Additionally, employees whose employment contracts have been temporarily suspended or terminated and who do not hold a health insurance or are not dependants of persons with such health insurance will be deemed to be insured and any premiums will be paid on their behalves by the unemployment insurance fund. The objective of the relevant amendment is to provide social security for those who do not qualify for unemployment or short-term work allowance.
- Expedited short-term work allowance procedures
The bureaucratic process to be followed by employers interested in short-term work allowance has been simplified by the new provisional article 25 of Law 4447. Prior to its enactment, the legitimacy of short-term work allowance applications was assessed by the Ministry of Family, Labour and Social Services (the “Ministry”) and the allowance was granted to those applicants satisfying the relevant legal conditions. With the amendment, however, applications will be processed on the basis of the statements of applicant employers, without awaiting the assessment of the Ministry.
The issue worth noting here is the accuracy and correctness of the employer’s statements.
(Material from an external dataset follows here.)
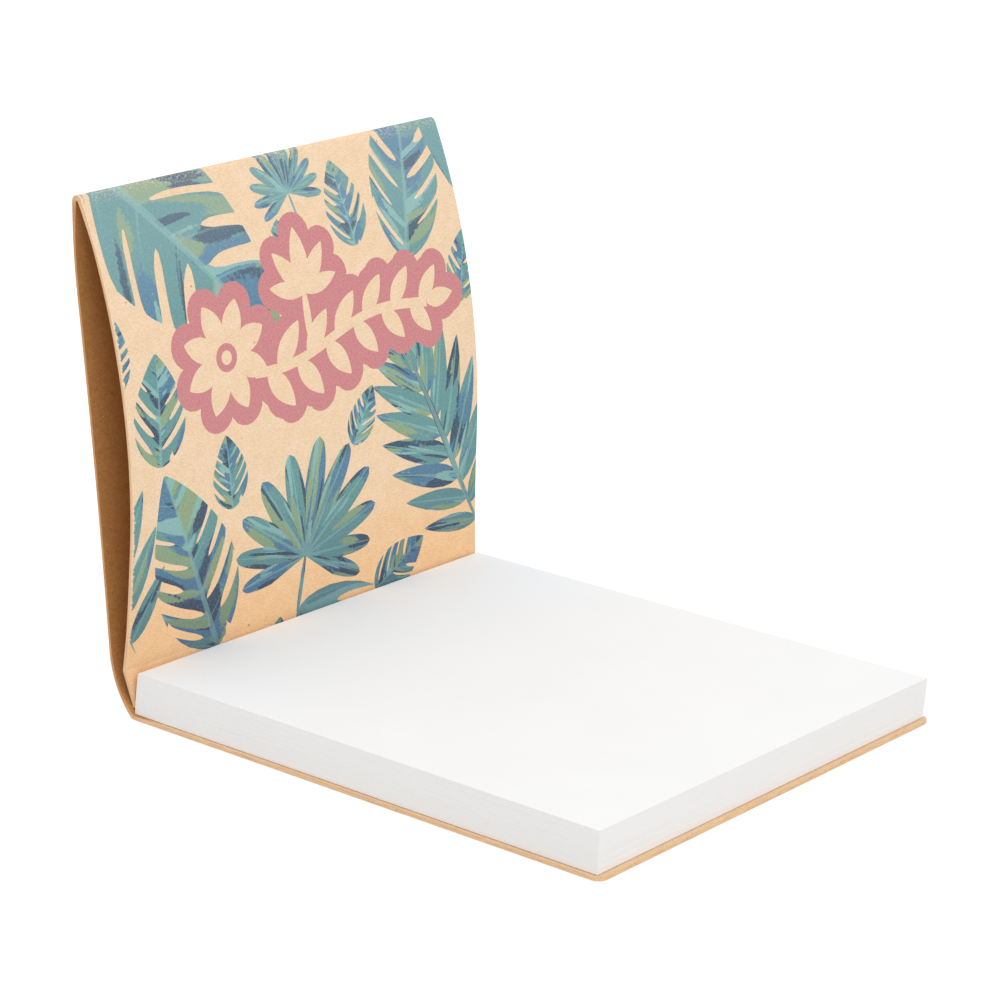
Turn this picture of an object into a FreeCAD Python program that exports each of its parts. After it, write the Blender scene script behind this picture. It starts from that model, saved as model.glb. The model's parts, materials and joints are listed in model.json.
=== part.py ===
"""Sticky note pad with a folded card cover.

Millimetres, +Z up. The origin is on the cover's underside, below the middle of the note block.
X runs along the spine, +Y points to the spine and -Y to the open front of the notes.

One sheet of card makes the cover. It starts under the notes, folds up round the spine,
stands up as the rear layer, folds over at the top and comes down as the front layer.
A crease level with the top of the notes is the hinge on which the standing flap closes,
so the sheet is cut at that height into the base, the flap and the tail behind the notes.
"""
import FreeCAD, Part
import os
from math import atan2, cos, radians, sin, sqrt

import Sketcher

Vector = FreeCAD.Vector

SIZES = [
    ("note_width", 76.0, "notes, along the spine"),
    ("note_depth", 90.0, "notes, from the spine to the open front"),
    ("note_height", 6.3, "stack of notes"),
    ("card_thickness", 0.6, "card of the cover"),
    ("side_overhang", 1.0, "card past the notes on each side"),
    ("front_overhang", 0.9, "card past the notes at the open front"),
    ("corner_radius", 1.6, "rounded front corners of the base"),
    ("heel_radius", 0.6, "sharp fold under the spine, middle of the card"),
    ("spine_radius", 15.0, "slow bend up behind the spine, middle of the card"),
    ("spine_gap", 4.3, "from the notes to the end of the slow bend, middle of the card"),
    ("rear_lean", 5.0, "degrees that the rear layer leans back"),
    ("top_bend", 6.5, "degrees that the rear layer bends forward below the top fold"),
    ("top_radius", 132.0, "radius of that bend, middle of the card"),
    ("fold_radius", 0.7, "top fold, middle of the card"),
    ("flap_height", 79.0, "from the table to the top of the fold"),
    ("front_lean", 4.0, "degrees that the foot of the front layer leans over the notes"),
    ("foot_length", 20.0, "straight foot of the front layer, below its bow"),
    ("crease_offset", 0.95, "from the notes' spine face to the crease, middle of the card"),
    ("crease_lift", 0.5, "crease above the top of the notes"),
    ("flap_clearance", 0.15, "flap's cut edge above the crease"),
    ("base_clearance", 0.45, "cut edges of base and tail below the crease"),
    ("tail_lift", 0.65, "tail's lower edge above the base card"),
    ("cutter_margin", 5.0, "how far the cutting blocks stand past the card"),
]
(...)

Pursuant to the last sentence of provisional article 25, any payment made on the basis of false information will have to be repaid together with interest.
The objective of the relevant amendment is to expedite the application process for short-term work allowance.
- CONCLUSION
The intention behind these amendments is the preservation of employment and the introduction of new support measures and expedited administrative processes for both employers and employees.
For more information please contact Bezen & Partners: Yeşim Bezen (Telephone + 90 212 366 6804, E-mail [email protected]) Serdar Bezen (Telephone +90 212 366 6803, E-mail [email protected]) |
[3] Such list of circumstances against good morals and good faith set out in the Labour Law is not exhaustive. Hence, any conduct of employees which can be considered to fall within such list may be a ground for dismissal. For instance, (i) statements or behaviour against the honour and dignity of the employer or the employer’s family members; (ii) the disclosure of the employer’s professional secrets; or (iii) sexual harassment of another employee or similar conduct are such examples.
[5] The conditions for qualifying for short-term work allowance and unemployment insurance payments have been simplified on 26 March 2020 as part of the Government’s COVID-19 measures. Please refer to our Information Note dated 30 March 2020 in this respect.
[6] The unemployment insurance fund constitutes a State guaranteed fund in which unemployment premium payments, aid and support of the government and income derived from the payments under Law No. 4447 such as penalties and delay/default interest are collected.